What follows is a set of records, each of which is to be written out exactly.
-------
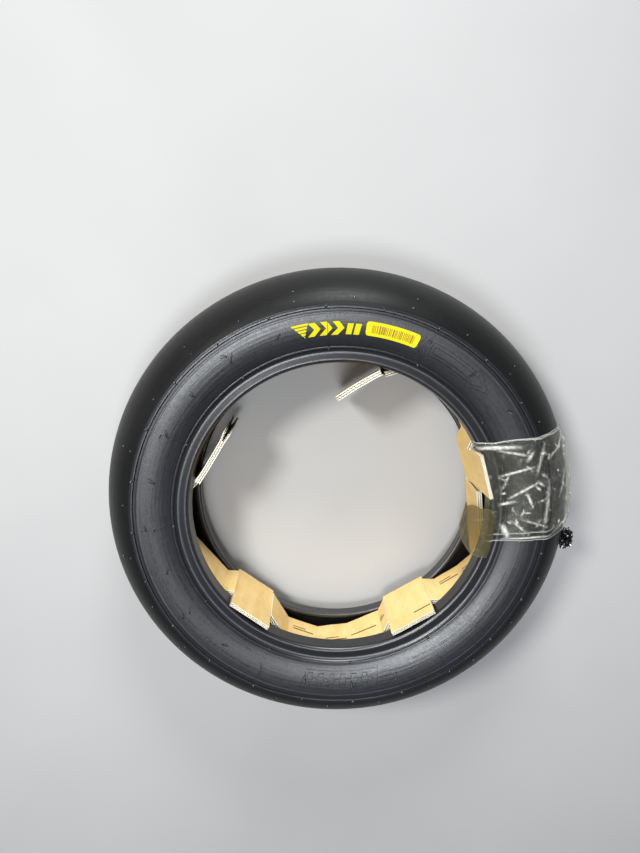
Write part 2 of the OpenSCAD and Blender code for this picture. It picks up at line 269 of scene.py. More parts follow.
# ---------------------------------------------------------------- materials
class Nodes:
    def __init__(self, name):
        self.mat = bpy.data.materials.new(name)
        self.mat.use_nodes = True
        self.t = self.mat.node_tree
        self.bsdf = self.t.nodes["Principled BSDF"]
        self.coord = self.t.nodes.new("ShaderNodeTexCoord").outputs["Object"]

    def node(self, kind, **vals):
        n = self.t.nodes.new(kind)
        for k, v in vals.items():
            if hasattr(n, k):
                setattr(n, k, v)
            else:
                n.inputs[k].default_value = v
        return n

    def link(self, a, b):
        self.t.links.new(a, b)

    def noise(self, scale, detail=4.0, rough=0.55, vec=None, distort=0.0):
        n = self.node("ShaderNodeTexNoise")
        n.inputs["Scale"].default_value = scale
        n.inputs["Detail"].default_value = detail
        n.inputs["Roughness"].default_value = rough
        n.inputs["Distortion"].default_value = distort
        self.link(vec or self.coord, n.inputs["Vector"])
        return n.outputs["Fac"]

    def scaled(self, xyz):
        m = self.node("ShaderNodeMapping")
        m.inputs["Scale"].default_value = xyz
        self.link(self.coord, m.inputs["Vector"])
        return m.outputs["Vector"]

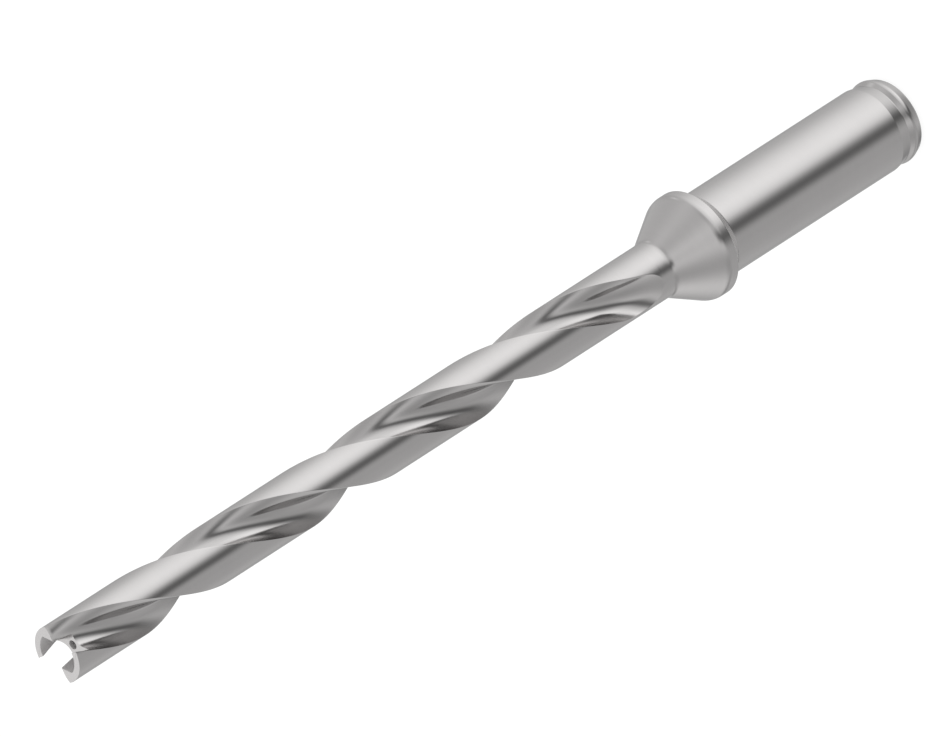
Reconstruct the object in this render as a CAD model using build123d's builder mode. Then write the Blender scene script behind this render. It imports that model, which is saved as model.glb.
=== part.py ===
-------
◆ **RESULT OF THIS EXERCISE**
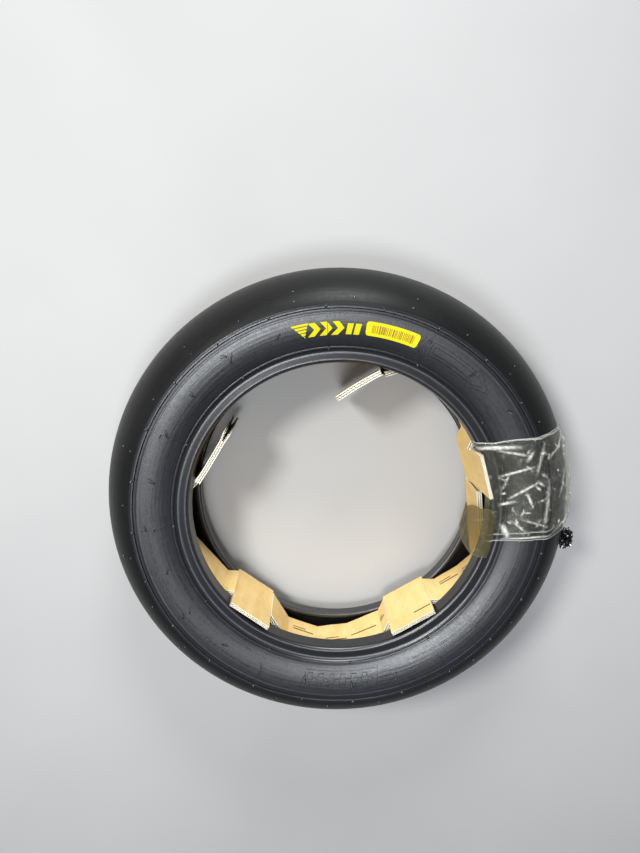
Write part 2 of the OpenSCAD and Blender code for this picture. It picks up at line 269 of scene.py. More parts follow.
# ---------------------------------------------------------------- materials
class Nodes:
    def __init__(self, name):
        self.mat = bpy.data.materials.new(name)
        self.mat.use_nodes = True
        self.t = self.mat.node_tree
        self.bsdf = self.t.nodes["Principled BSDF"]
        self.coord = self.t.nodes.new("ShaderNodeTexCoord").outputs["Object"]

    def node(self, kind, **vals):
        n = self.t.nodes.new(kind)
        for k, v in vals.items():
            if hasattr(n, k):
                setattr(n, k, v)
            else:
                n.inputs[k].default_value = v
        return n

    def link(self, a, b):
        self.t.links.new(a, b)

    def noise(self, scale, detail=4.0, rough=0.55, vec=None, distort=0.0):
        n = self.node("ShaderNodeTexNoise")
        n.inputs["Scale"].default_value = scale
        n.inputs["Detail"].default_value = detail
        n.inputs["Roughness"].default_value = rough
        n.inputs["Distortion"].default_value = distort
        self.link(vec or self.coord, n.inputs["Vector"])
        return n.outputs["Fac"]

    def scaled(self, xyz):
        m = self.node("ShaderNodeMapping")
        m.inputs["Scale"].default_value = xyz
        self.link(self.coord, m.inputs["Vector"])
        return m.outputs["Vector"]

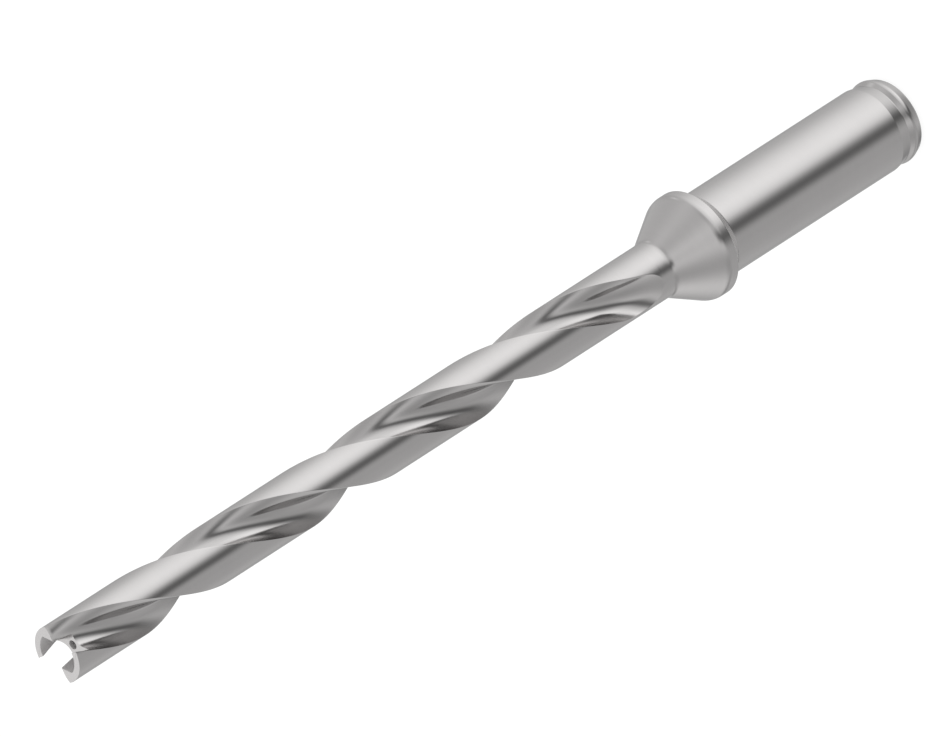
Reconstruct the object in this render as a CAD model using build123d's builder mode. Then write the Blender scene script behind this render. It imports that model, which is saved as model.glb.
=== part.py ===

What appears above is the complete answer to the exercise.